Additionally and importantly, the ACCC’s initial cost estimates – from which these very large declines have occurred – were for a fully optimised network: that is, for a network that had already achieved all the efficiencies that could be secured.  As a result, productivity growth for this “ideal” network would likely be significantly slower than that achievable in the actual network, as some of the productivity growth in the latter will be “catching up” to best practice.  This makes it even more implausible that the declines mandated by the ACCC have any sensible basis in costs.

When regulated prices are set incorrectly, terrible things happen..

These declines in access charges have had two impacts.

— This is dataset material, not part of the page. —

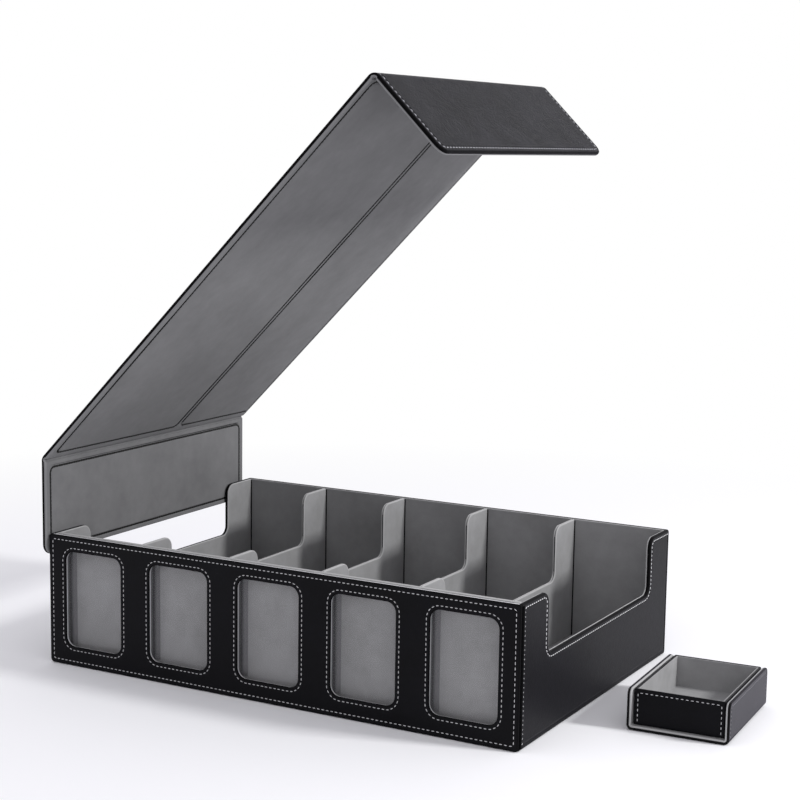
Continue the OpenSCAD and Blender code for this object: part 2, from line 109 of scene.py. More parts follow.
def make_camera():
    """Looks along azimuth and elevation, then rolls about that line."""
    ca, sa, ce, se = (math.cos(CAMERA_AZ), math.sin(CAMERA_AZ),
                      math.cos(CAMERA_EL), math.sin(CAMERA_EL))
    ahead = Vector((-sa * ce, ca * ce, -se))
    right = ahead.cross(Vector((0, 0, 1))).normalized()
    up = right.cross(ahead)
    c, s = math.cos(CAMERA_ROLL), math.sin(CAMERA_ROLL)
    x, y = right * c + up * s, up * c - right * s
    data = bpy.data.cameras.new("camera")
    data.sensor_width = 36
    data.lens = CAMERA_LENS
    data.clip_start, data.clip_end = 0.05, 60
    camera = bpy.data.objects.new("camera", data)
    camera.matrix_world = Matrix.Translation(Vector(CAMERA_AT) * MM) @ Matrix(
        (x, y, -ahead)).transposed().to_4x4()
    bpy.context.scene.collection.objects.link(camera)
    bpy.context.scene.camera = camera


make_camera()

# Materials


def colour(code):
    """An sRGB hex code as linear red, green, blue and alpha."""
    s = np.array([int(code[i:i + 2], 16) for i in (1, 3, 5)]) / 255
    return (*np.where(s <= 0.04045, s / 12.92, ((s + 0.055) / 1.055) ** 2.4), 1.0)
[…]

First and most obviously, persistent declines in the regulated prices the incumbent is allowed to charge that are not properly based on reductions in costs must deter investment in the regulated network.  They will do so all the more given the asymmetric nature of the risk to which an access provider is exposed in the telecommunications regime: if an investment proves to be a failure, it will left to pick-up all the costs; but if it succeeds, it may be regulated on the basis of the pricing approaches set out above.

Second and no less important, the declines in access charges will surely have been far greater than those access seekers could have hoped to obtain for the costs of using networks of their own, compounding the disincentive effect on competing roll-out that setting the initial level of prices below costs would have had.  For access seekers, waiting for Telstra to invest (or be forced to invest) has clearly become the best option.

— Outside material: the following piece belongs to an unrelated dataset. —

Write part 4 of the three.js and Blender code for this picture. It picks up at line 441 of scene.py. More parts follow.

The result has been to completely undermine the expectations that were widely held when the current telecommunications access regime came into operation.

In effect, when Australia entered into the current telecommunications regime in July 1997 Optus had deployed a competing local network, passing over 2 million homes, and other competing network deployments had been announced.  Those networks, it was expected, would provide Telstra with “head to head” competition across the board — indeed, in launching the Optus network, the then Prime Minister promised exactly that.

So as to meet that challenge, Telstra was widely expected to upgrade its own facilities, and most notably the Customer Access Network (CAN) (the network of copper pairs and other transmission media that link customer premises to switching centres), putting it on a basis capable of handling very high speed data. 

Outcomes have completely belied those expectations.

Optus, rather than further developing its own network so as to compete with Telstra, has relied ever more heavily on Telstra’s.  This is in contrast to what has happened in the US and Canada, as well as some European countries, where networks very similar to Optus’ have been very successfully up-graded into full-scale alternatives to the networks of the incumbent operator – often under conditions far less favourable than those faced by Optus.  No other large scale networks capable of competing with Telstra have been deployed; rather, other access seekers too have increasingly relied on Telstra’s network.

As this has happened, investment by access seekers has declined, and Telstra’s investment in its heavily regulated public switched network has been largely confined to investment required to meet regulatory obligations.  Total factor productivity growth in telecommunications has faltered, relative to earlier levels, meaning that the scope for continued price reductions in future must have diminished. 

All of this contrasts with what might have been. Had Optus faced real incentives to upgrade its network, rather than make ever greater use of Telstra’s, there would likely have been an “investment race” between Telstra and Optus to deploy ever faster broadband; but far from there being such a race, the situation has degenerated into a stand-off, where all parties would rather wait than risk large-scale investment.

Back to G9

Optus’ failure to develop its network to anywhere near its full potential highlights the flaw inherent in the proposals (such as the G9’s) for structural separation of Telstra. Those proposals start from the assumption that it is persistent anti-competitive behaviour by Telstra that is the problem, and that structural separation (or its near cousin) would prevent such behaviour from occurring.

But this seems completely at odds with what has actually been happening. In effect, were the fundamental problem that Telstra was impeding the use of its network by competitors, surely the last thing competitors would do is to rely ever more heavily on Telstra’s network in circumstances where they could readily ramp up their own. Yet the experience across Australia is that third party use of Telstra’s network and services has increased dramatically, while the scope competitors had to aggressively use, expand and upgrade their own networks has been not been taken up. It is unclear how making it even easier and more attractive for competitors to use Telstra’s network (which seems to be the intention of these proposals) could be a sensible policy response to this situation.

Rather, what is needed is genuine reform of the current, deeply flawed, access regime. The price distortions that have thwarted investment in, and the upgrading of, our telecommunications networks need to be set straight. Until that happens, our telecommunications policy will merely fail time and again.